The growing interest and engagement of organic farmers and their trade organizations in our development of experience design, gives us a clear indication of the conditions for mobilizing the organic trade to take part in the formation of a niche for eco-tourism. The project reveals that the largest obstacles to the organic experiences include: limited time, lack of knowledge about the tourism and event business, and difficulties in motivating the organic customers to travel to the countryside. Therefore, organic farmers are not able to lift ecotourism by themselves. While they work on the specific product, municipalities, networks and local as well as national tourist organisations have to accelerate the development and the marketing of the local attractions to make the whole concept become an innovative niche. While there is a flourishing focus on local culinary tourism and local food events, the potential in Denmark's organic farms for being involved in the experience economy have so far only been exploited by a few farms.

Notes

1. The R&D project, Organic Experience Innovation, is part of a larger project, GRO, sponsored by Region Zealand and the EU Regional Fund. The first stages of the PPP unit consisted of VisitEastDenmark, Roskilde University/ENSPAC Dpt., and two incoming bureaus: Viewpoint Scandinavia and BDP. The partners in the current GRO project are led by Green Center.

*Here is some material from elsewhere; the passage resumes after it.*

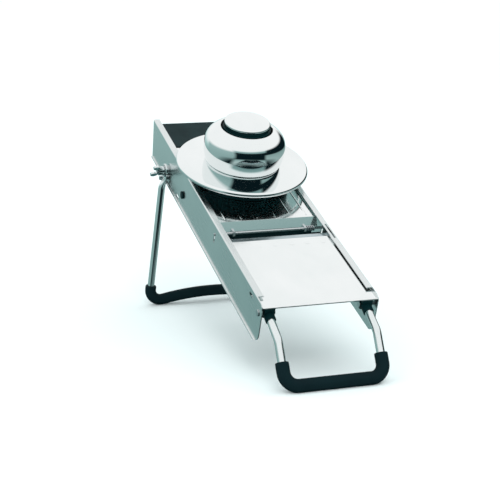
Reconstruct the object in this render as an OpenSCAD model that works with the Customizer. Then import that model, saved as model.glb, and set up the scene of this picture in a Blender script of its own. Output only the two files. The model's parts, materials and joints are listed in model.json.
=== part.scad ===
// Free-standing mandoline slicer with two folding legs and a sliding dome-shaped food holder.
// Millimetres. X runs across the body, +Y points to the high end and +Z is up. The origin is on the
// floor, under the middle of the whole object.
// Two frames are used. The world frame holds the legs. The slope frame holds everything else: its Y is
// s, the distance up the deck from the front edge, and its Z is n, the height above the rail tops.

/* [Body] */
// Width over the two side rails
body_w = 124; // [120:1:128]
// Length of the rails along the slope
rail_len = 403; // [400:1:406]
// Depth of the side rails
rail_depth = 46; // [45:0.5:48]
// Slope of the deck, in degrees
slope = 20.7; // [20:0.1:21.5]
// Height of the rail tops above the floor at the front edge
front_rise = 77.8; // [76:0.1:80]
// Thickness of the rail sheet
sheet_t = 1; // [0.8:0.1:1.2]
// Width of the flange along each rail's top
flange_w = 7; // [6:0.5:8]
// Depth of the deck's surface below the rail tops
deck_drop = 2.75; // [2.5:0.05:3]

/* [Cutting] */
// Thickness of the landing plate and of the feed plate
plate_t = 1.2; // [1:0.1:1.4]
// Where the landing plate ends, up the slope
landing_len = 122.4; // [120:0.2:124]
// Where the blade's cutting edge lies
edge_s = 132; // [130:0.5:134]
// Where the feed plate's lip turns down
lip_s = 163.5; // [162:0.5:165]
// How far the feed plate tilts down, in degrees
feed_tilt = 2.6; // [1.5:0.1:3]

/* [Food holder] */
// Where the food holder stands on the slope
holder_s = 257; // [250:1:262]
// Radius of the steel disc over its rolled rim
disc_r = 74; // [70:0.5:76]
// Largest radius of the dome
dome_r = 45.4; // [44:0.2:47]
// Radius of the plunger's cap
cap_r = 25.5; // [25:0.5:26.5]

/* [Legs] */
// Distance from the deck's front edge forward to the front foot
foot_reach = 36.6; // [34:0.2:39]
// Half the distance between the front leg's rods
front_half_w = 52; // [50:0.5:53]
// Half the distance between the rear leg's rods at the foot
rear_half_w = 78; // [76:0.5:80]
// Backward lean of the rear leg, in degrees
rear_lean = 9.74; // [8:0.1:12]
// Rise of the rear crossbar's arch at its ends, in degrees
arch_angle = 11.8; // [8:0.2:14]

/* [Hidden] */
$fn = 64;

running_fit = 0.05;        // radial clearance of a pin that turns in a bore
clear = 0.3;               // gap between parts that pass each other
over = 1;                  // how far a cutting shape passes the face it cuts
seam = 0.02;               // how much thinner a rod's straight lengths are than its bends
tuck = 0.3;                // how far a straight length runs into a bend

half_w = body_w / 2;
web_x = half_w - sheet_t;  // inner face of a rail
bend_r = 1.5;              // outside radius of the rails' bends
rail_lip = 1.5;            // how far the lower edge is turned out
back_cut = 8;              // how far the rails' back edge leans in at the bottom
flange_start = 17;         // where the top flange begins
deck_n = -deck_drop;
plate_under = deck_n - plate_t;

// Floor position of the middle of the object, measured from the deck's front edge
front_sleeve_r = 6.75;
front_end_y = -foot_reach - front_sleeve_r;
back_end_y = (rail_len - 1 - back_cut) * cos(slope) + rail_depth * sin(slope);
mid_y = (front_end_y + back_end_y) / 2;

// Fasteners and pins across the body, each [s, n]
rear_pivot = [330, -30];
front_pivot = [9, -13.6];
plate_hinge = [329, -9];
cam_pivot = [268, -28];
guide_pos = [153, -11];
bar_pos = [112, -7.65];
grip_screw_s = [350, 386];
grip_screw_n = -9;
bolt_r = 3;
leg_pin_r = 2;
hinge_pin_r = 2;
cam_shaft_r = 3;
guide_rod_r = 1.5;
rail_rivet_r = 1.5;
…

2. The environmental learning project have similarly focused on eco-front cases such as eco-communities, resilient water systems development, environmentally friendly commuting, renewable energy provision, housing, waste handling, etc.

3. Sustainable tourism may mislead us to consider this as a final stage of a perfect balance. But the concept relates to the efforts in a continuous development of environmental improvements in a systemic perspective. Thus leisure, learning and travelling will always have an environmental impact.